Apart from helping your mentee, the WeAllJS program asks that mentors take some time to participate in leading the program and helping match mentors and mentees.

  • Make sure the mentor and mentee fit the requirements.

  • Try to match people who have more in common, specially intersectionally – a woman mentoring another woman is preferable to having a man be the mentor, or having a white mentor and latinx student. This isn’t a hard rule, of course, but it’s more likely that similar folks are able to make a better connection and avoid some of the trappings that power differential might bring.
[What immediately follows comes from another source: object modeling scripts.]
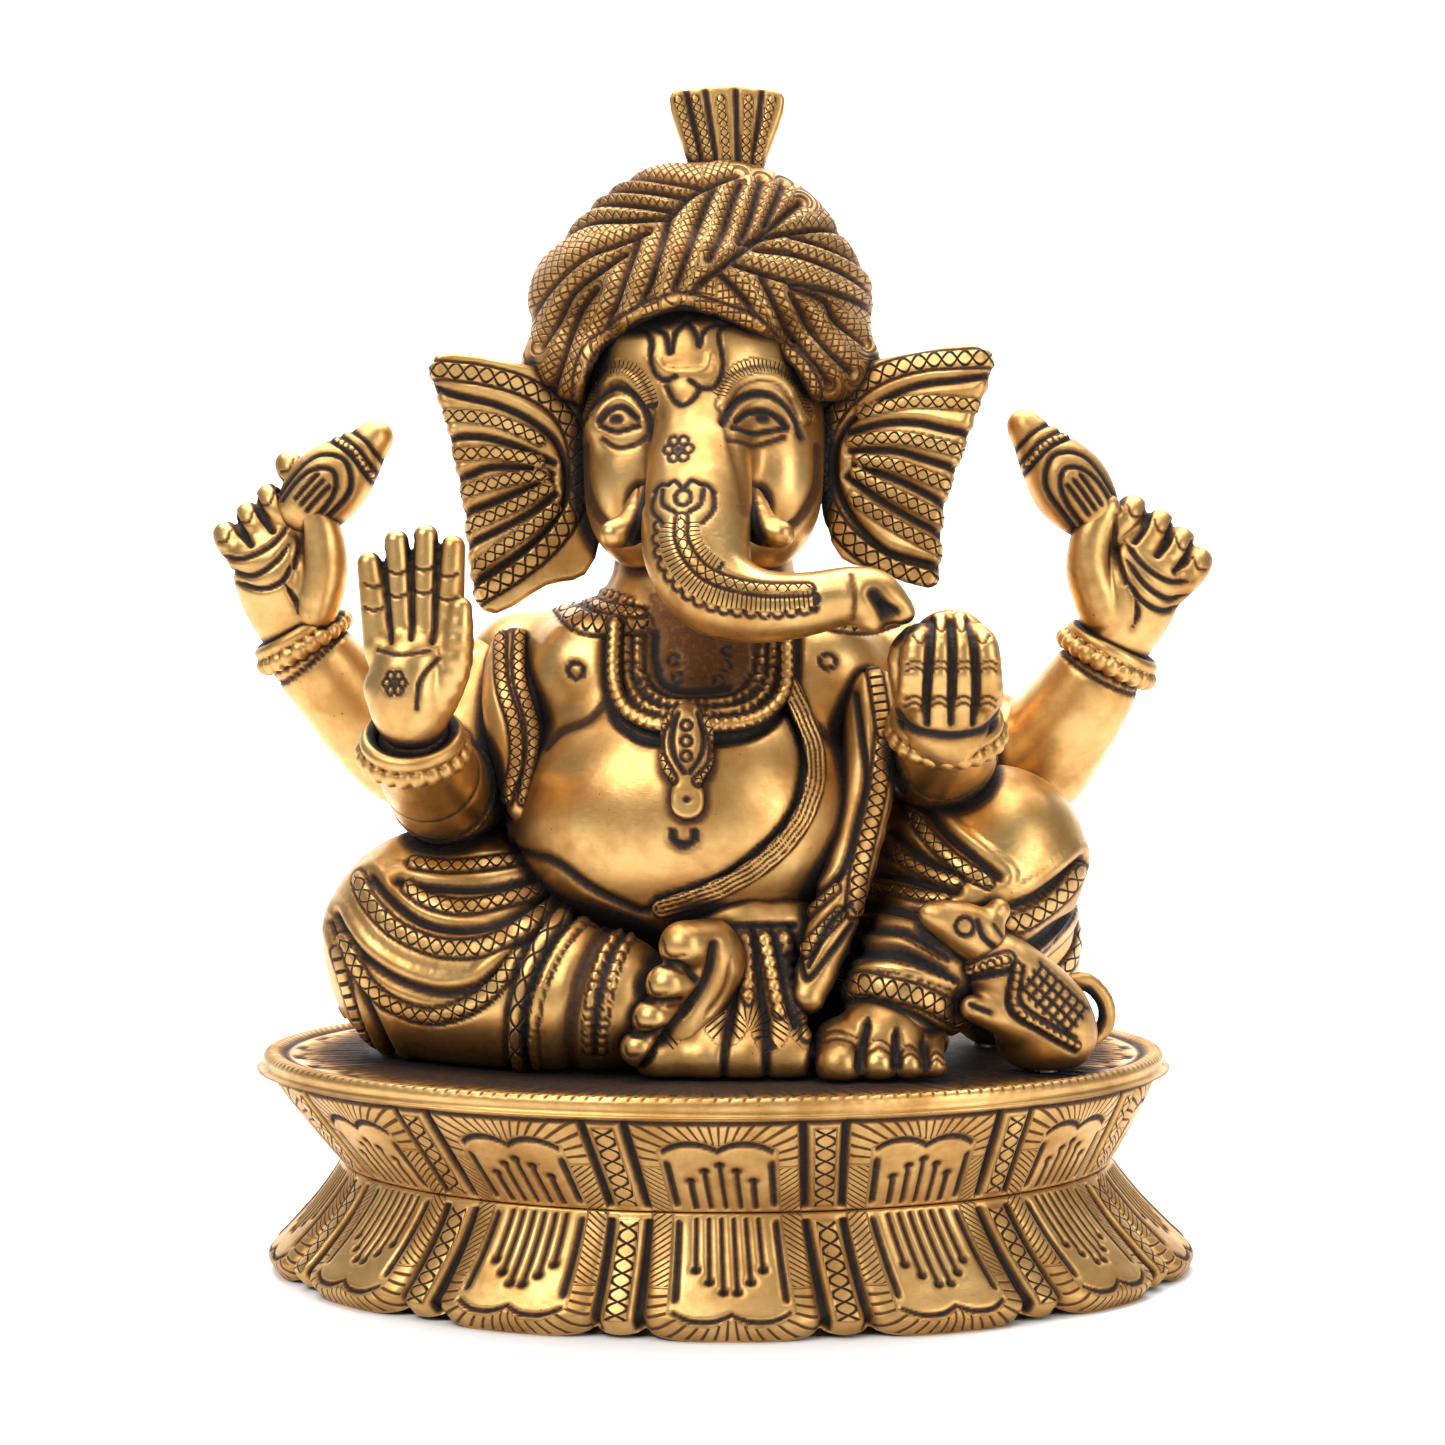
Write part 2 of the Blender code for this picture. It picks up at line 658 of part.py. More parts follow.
def shawls(torso, arm, right_leg, left_leg, pleats, thread):
    """The two ends of the shawl, between each front arm and the belly."""
    path = [(-39, -5, 120, 5.5), (-39, -12.5, 110, 5.5), (-37, -17, 100, 5), (-35.5, -18.5, 91, 4.2)]
    right = limbs("shawl_right", 1.6, 200, path)
    clear_of(right, torso, arm["front_right_arm"], right_leg)
    path = [(31, -18, 112, 5), (30, -22, 100, 5), (27.5, -26, 86, 4.6), (22.5, -32.5, 70, 4.2), (17.5, -38, 56, 3.2)]
    left = limbs("shawl_left", 1.6, 220, path)
    clear_of(left, torso, arm["front_left_arm"], left_leg, pleats, thread)
    return right, left


def mouse(left_leg, left_foot):
    """A mouse on its haunches by the left foot, its nose raised, its tail in a loop."""
    bm = bmesh.new()
    limb(bm, [(62.5, -34, 51.5, 8), (57, -36, 57, 7.2), (51.5, -37.5, 62.5, 5.8)])
    ball(bm, (62, -33, 48.5), (9.5, 8.5, 7.5))
    limb(bm, [(55, -39, 52, 4), (47.5, -42, 54.5, 2.4)])
    body = casting("mouse_body", bm, 1.5, 320)
    flat_seat(body)
    clear_of(body, left_leg, left_foot)
    nose = [(48.5, -39, 67.6, 5.2), (43, -41, 70.4, 3.2), (39.4, -42, 71.8, 1.7)]
    head = limbs("mouse_head", 1.1, 200, nose, [(51, -38.5, 70, 2.6), (52.6, -38, 72, 2.2)])
    clear_of(head, body, left_leg)
    path = [(66, -31, 57.4, 1.8), (70, -30, 58, 1.6), (73.4, -30, 54.5, 1.5), (73.6, -30, 50, 1.5), (70, -31, 46.6, 1.4)]
    tail = limbs("mouse_tail", 0.8, 180, path, smoothing=2)
    clear_of(tail, body, left_leg)
    return body


def sweet(hand, trunk):
    """A round sweet in the cupped hand, under the trunk's tip."""
    bm = bmesh.new()
    ball(bm, (43.2, -44.5, 120.5), (7.4, 5.5, 6.6))
    made = casting("sweet", bm, 1.3, 150)
    clear_of(made, hand["front_left"], trunk)


def main():
    pedestal()
    torso = torso_casting()
    right_leg, left_leg = legs(torso)
    right_foot, left_foot = feet(right_leg, left_leg, torso)
    pleats = dhoti_pleats(torso, right_leg, left_leg, right_foot, left_foot)
    head = head_casting(torso)
    trunk = trunk_casting(head)
    turban = turban_casting(head, trunk)
    turban_plume(turban)
    ears(head, turban)
    tusks(head, trunk)
    arm = arms(torso, right_leg, left_leg)
    hand = hands(arm)
    bangles(arm, hand)
    emblems(hand)
    sweet(hand, trunk)
    thread = jewellery(torso, trunk)
    shawls(torso, arm, right_leg, left_leg, pleats, thread)
    mouse_body = mouse(left_leg, left_foot)
    core(torso)
    screws({"right": right_leg, "left": left_leg, "rear": torso, "mouse": mouse_body})


main()
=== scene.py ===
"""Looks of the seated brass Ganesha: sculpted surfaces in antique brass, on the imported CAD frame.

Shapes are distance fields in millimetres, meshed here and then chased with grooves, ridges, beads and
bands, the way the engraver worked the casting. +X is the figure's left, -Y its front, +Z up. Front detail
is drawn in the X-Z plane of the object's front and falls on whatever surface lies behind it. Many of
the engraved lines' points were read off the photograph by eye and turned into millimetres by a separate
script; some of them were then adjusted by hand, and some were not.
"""

import math

import bpy
import numpy as np
from mathutils import Matrix, Vector


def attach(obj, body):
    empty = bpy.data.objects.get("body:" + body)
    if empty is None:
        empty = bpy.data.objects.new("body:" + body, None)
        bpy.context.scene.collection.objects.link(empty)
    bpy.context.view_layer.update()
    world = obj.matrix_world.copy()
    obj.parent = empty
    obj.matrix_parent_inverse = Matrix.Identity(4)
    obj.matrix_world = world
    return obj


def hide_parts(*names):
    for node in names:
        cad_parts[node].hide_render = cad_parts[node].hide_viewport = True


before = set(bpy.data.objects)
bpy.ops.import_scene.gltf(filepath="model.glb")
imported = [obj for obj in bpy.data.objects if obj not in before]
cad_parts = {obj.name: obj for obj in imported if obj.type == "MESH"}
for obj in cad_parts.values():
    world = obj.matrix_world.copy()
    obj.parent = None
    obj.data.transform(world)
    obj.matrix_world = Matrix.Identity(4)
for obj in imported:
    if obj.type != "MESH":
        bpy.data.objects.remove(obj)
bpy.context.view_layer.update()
MM = 0.001

# ---------------------------------------------------------------- distance fields


def egg(centre, radii, tilt=0.0, lean=0.0):
    """An ellipsoid. tilt turns it about Y, leaning its top to +X, and lean about X, in degrees."""
    centre = np.array(centre, float)
    radii = np.array(radii, float)
    turn = np.array(Matrix.Rotation(math.radians(tilt), 3, "Y") @ Matrix.Rotation(math.radians(lean), 3, "X"))

    def field(p):
        q = (p - centre) @ turn
        near = np.linalg.norm(q / radii, axis=1)
        slope = np.linalg.norm(q / (radii * radii), axis=1)
        return near * (near - 1.0) / np.maximum(slope, 1e-6)

    return field


def smooth_curve(points, per_span=5):
    """Catmull-Rom points through the given ones."""
    points = np.array(points, float)
    if len(points) < 3:
        return points
    padded = np.vstack([2 * points[0] - points[1], points, 2 * points[-1] - points[-2]])
    out = []
    for a, b, c, d in zip(padded, padded[1:], padded[2:], padded[3:]):
        for t in np.arange(per_span) / per_span:
            out.append(0.5 * ((2 * b) + (c - a) * t + (2 * a - 5 * b + 4 * c - d) * t**2
                              + (3 * b - a - 3 * c + d) * t**3))
    out.append(points[-1])
    return np.array(out)


def tube(points, soft=0.6, per_span=3):
    """A round limb along points of (x, y, z, radius)."""
    path = smooth_curve(points, per_span)

    def field(p):
        best = None
        for a, b in zip(path, path[1:]):
            along = b[:3] - a[:3]
            t = np.clip((p - a[:3]) @ along / max(along @ along, 1e-9), 0, 1)
            d = np.linalg.norm(p - a[:3] - t[:, None] * along, axis=1) - (a[3] + t * (b[3] - a[3]))
            best = d if best is None else melt(best, d, soft)
        return best

    return field


def melt(a, b, soft):
    """Smooth minimum of two distances."""
    h = np.maximum(soft - np.abs(a - b), 0.0) / soft
    return np.minimum(a, b) - h * h * soft * 0.25


def union(*fields, soft=2.0):
    def field(p):
        best = fields[0](p)
        for other in fields[1:]:
            best = melt(best, other(p), soft)
        return best

    return field


def minus(body, tool, soft=0.8):
    return lambda p: -melt(-body(p), tool(p), soft)


def above(body, height, soft=1.0):
    """The part of a body over a height."""
    return lambda p: -melt(-body(p), -(height - p[:, 2]), soft)


def plate(outline, thickness, hinge=0.0, swing=0.0, at_y=0.0, bow=0.0, edge=1.2):
    """A flat sheet with an outline of (x, z), swung about a vertical hinge, bowed forward at its middle."""
    outline = smooth_curve(np.vstack([outline, outline[:1]]), 4)[:-1]
    a = outline
    b = np.roll(outline, -1, axis=0)
    cos, sin = math.cos(math.radians(swing)), math.sin(math.radians(swing))
    middle = outline.mean(axis=0)
    reach = np.ptp(outline, axis=0).max() / 2

    def field(p):
        x = (p[:, 0] - hinge) * cos + (p[:, 1] - at_y) * sin
        y = -(p[:, 0] - hinge) * sin + (p[:, 1] - at_y) * cos
        q = np.stack([x + hinge, p[:, 2]], axis=1)
        y = y + bow * np.clip(1 - (((q - middle) / reach) ** 2).sum(axis=1), 0, 1)
        flat = polygon_distance(q, a, b)
        rim = flat + edge
        side = np.abs(y) - thickness / 2 + edge
        return np.hypot(np.maximum(rim, 0), np.maximum(side, 0)) + np.minimum(np.maximum(rim, side), 0) - edge

    return field


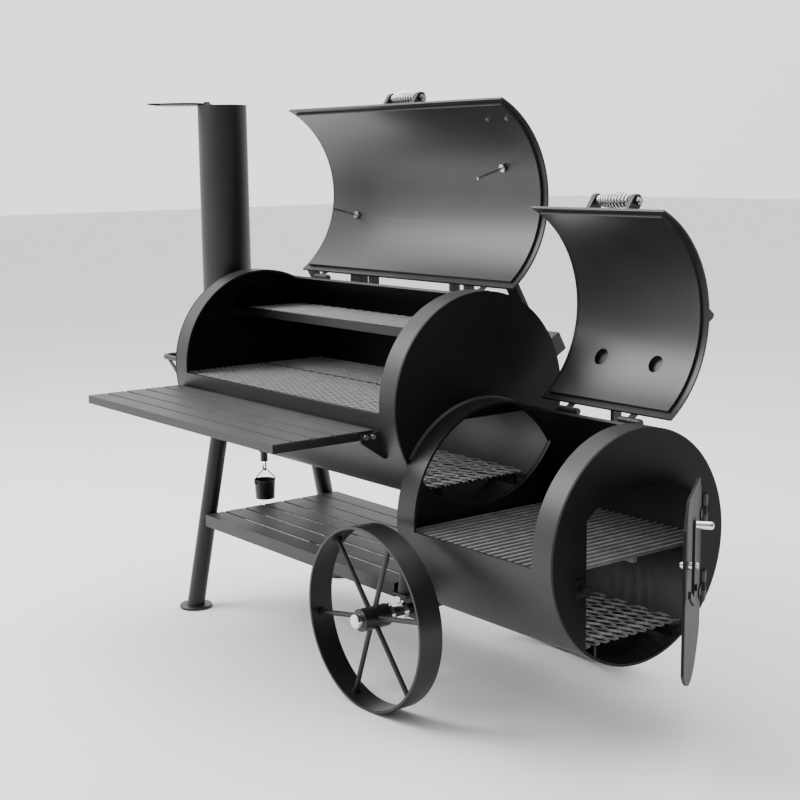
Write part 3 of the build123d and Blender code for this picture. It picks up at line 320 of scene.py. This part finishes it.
def spring_grip(name, node, body):
    """One length of round wire wound close round the handle's bolt, fullest in the middle like a barrel."""
    low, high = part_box(node)
    middle = [(a + b) / 2 for a, b in zip(low, high)]
    length = high[0] - low[0] - 2 * GRIP_WIRE_R
    pitch = length / GRIP_TURNS
    full_r = (high[2] - low[2]) / 2 - GRIP_WIRE_R
    bpy.ops.object.select_all(action="DESELECT")
    bpy.ops.mesh.primitive_circle_add(vertices=GRIP_WIRE_SIDES, radius=GRIP_WIRE_R,
                                      location=(-length / 2, 0, GRIP_END_R),
                                      rotation=(math.radians(90), 0, 0))
    grip = bpy.context.object
    bpy.ops.object.transform_apply(location=True, rotation=True, scale=True)
    wind = grip.modifiers.new("wind", "SCREW")
    wind.axis = "X"
    wind.steps = wind.render_steps = GRIP_TURN_STEPS
    wind.iterations = GRIP_TURNS
    wind.screw_offset = pitch
    bpy.ops.object.modifier_apply(modifier=wind.name)
    grip = start(name)
    bpy.ops.mesh.remove_doubles(threshold=SEAM_GAP)
    bpy.ops.mesh.select_all(action="DESELECT")
    bpy.ops.mesh.select_non_manifold()
    bpy.ops.mesh.edge_face_add()
    bpy.ops.mesh.select_all(action="SELECT")
    bpy.ops.mesh.normals_make_consistent(inside=False)
    bpy.ops.object.mode_set(mode="OBJECT")
    swell = full_r / GRIP_END_R - 1
    for vertex in grip.data.vertices:
        along = 2 * vertex.co.x / (length + 2 * GRIP_WIRE_R)
        out = math.hypot(vertex.co.y, vertex.co.z)
        spread = 1 + swell * max(0.0, 1 - along ** 2) * GRIP_END_R / out
        vertex.co.y *= spread
        vertex.co.z *= spread
    grip.location = middle
    finish_piece(grip, CHROME, body, smooth=GRIP_SMOOTH)
    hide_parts(node)


def make_grips():
    """The grips of both lids' handles."""
    spring_grip("main_lid_coil_grip", "main_lid_spring_grip", "main_lid")
    spring_grip("firebox_lid_coil_grip", "firebox_lid_spring_grip", "firebox_lid")


# ---- floor, light and camera ------------------------------------------------------------------------------
FLOOR_SIZE = 60
BRIGHT_SIDE = (-0.88, 0.12, 0.46)
WALL_DARK = 0.05
WALL_BRIGHT = 1.9
LIGHT_AIM = Vector((0, 0, 0.6))
# Each soft box: its name, place, width and power in watts.
LIGHTS = (("key_softbox", (-2.6, -2.6, 4.0), 2.8, 230), ("top_softbox", (-0.6, 0.6, 4.4), 3.0, 130))


def make_studio():
    """A pale floor, a room that is bright on one side, and two soft boxes."""
    bpy.ops.object.select_all(action="DESELECT")
    bpy.ops.mesh.primitive_plane_add(size=FLOOR_SIZE, location=(0, 0, 0))
    floor = bpy.context.object
    floor.name = "studio_floor"
    material, tree, shader, where = new_material("studio_floor_pale")
    speckle = add(tree, "ShaderNodeTexNoise", {"Scale": 2.0}, Vector=where)
    tone = add(tree, "ShaderNodeValToRGB", Fac=speckle.outputs["Fac"])
    colour_steps(tone, ((0.3, "#FAFAFA"), (0.7, "#FDFDFD")))
    tree.links.new(tone.outputs["Color"], shader.inputs["Base Color"])
    shader.inputs["Roughness"].default_value = 0.9
    shader.inputs["Specular IOR Level"].default_value = 0.1
    floor.data.materials.append(material)

    world = bpy.data.worlds.new("studio_air")
    bpy.context.scene.world = world
    world.use_nodes = True
    air = world.node_tree
    # The room is a pale wall on the left and above, and falls off to the right.
    way = add(air, "ShaderNodeTexCoord").outputs["Generated"]
    side = add(air, "ShaderNodeVectorMath", {"operation": "DOT_PRODUCT"})
    air.links.new(way, side.inputs[0])
    side.inputs[1].default_value = BRIGHT_SIDE
    reach = {"From Min": -0.6, "From Max": 0.75, "To Min": WALL_DARK, "To Max": WALL_BRIGHT}
    glow = add(air, "ShaderNodeMapRange", reach, Value=side.outputs["Value"])
    wall = air.nodes["Background"]
    wall.inputs["Color"].default_value = (1, 1, 1, 1)
    air.links.new(glow.outputs["Result"], wall.inputs["Strength"])

    for name, place, size, power in LIGHTS:
        light = bpy.data.lights.new(name, "AREA")
        light.size = size
        light.energy = power
        lamp = bpy.data.objects.new(name, light)
        lamp.location = place
        lamp.rotation_euler = (LIGHT_AIM - Vector(place)).to_track_quat("-Z", "Y").to_euler()
        bpy.context.scene.collection.objects.link(lamp)


CAMERA_AZIMUTH = 52.51
CAMERA_ELEVATION = 9.43
CAMERA_ROLL = -0.71
CAMERA_TARGET = (0.02939, 0.02567, 0.6532)
CAMERA_AWAY = 3.57973
CAMERA_LENS = 65.88
SENSOR_WIDTH = 36


def make_camera():
    """A camera that looks at its target from its azimuth and elevation, rolled a little."""
    turn = math.radians(CAMERA_AZIMUTH)
    lift = math.radians(CAMERA_ELEVATION)
    roll = math.radians(CAMERA_ROLL)
    ahead = Vector((-math.sin(turn) * math.cos(lift), math.cos(turn) * math.cos(lift), -math.sin(lift)))
    right = Vector((math.cos(turn), math.sin(turn), 0))
    up = right.cross(ahead)
    level_right = right * math.cos(roll) + up * math.sin(roll)
    level_up = up * math.cos(roll) - right * math.sin(roll)
    data = bpy.data.cameras.new("main_camera")
    data.lens = CAMERA_LENS
    data.sensor_width = SENSOR_WIDTH
    camera = bpy.data.objects.new("main_camera", data)
    turned = Matrix((level_right, level_up, -ahead)).transposed().to_4x4()
    place = Vector(CAMERA_TARGET) - ahead * CAMERA_AWAY
    camera.matrix_world = Matrix.Translation(place) @ turned
    bpy.context.scene.collection.objects.link(camera)
    bpy.context.scene.camera = camera


dress_frame()
make_grate_meshes()
make_grips()
make_studio()
make_camera()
This also helps strengthen the bond by building on shared experience.

  • Get a sense of the mentor’s potential teaching style: by far, the preference is for them to be willing to give a mentee the space they need to learn, rather than try to jam knowledge into their heads.

  • Check if the mentor’s position, network, etc, might open doors that the mentee is or might be interested in.

  • Try to match people who are are closer to each other, career-wise, while still having a noticeable experience difference: it’s very hard for someone who has been programming for a very very long time to empathize with someone who literally just wrote their first hello world.

  • Cap the number of mentors and mentees that anyone can have at 2: any more and it might be too overwhelming to provide the people they’re matched with with the best experience.

  • Keep in mind the individuals’ personalities, and how they might mix.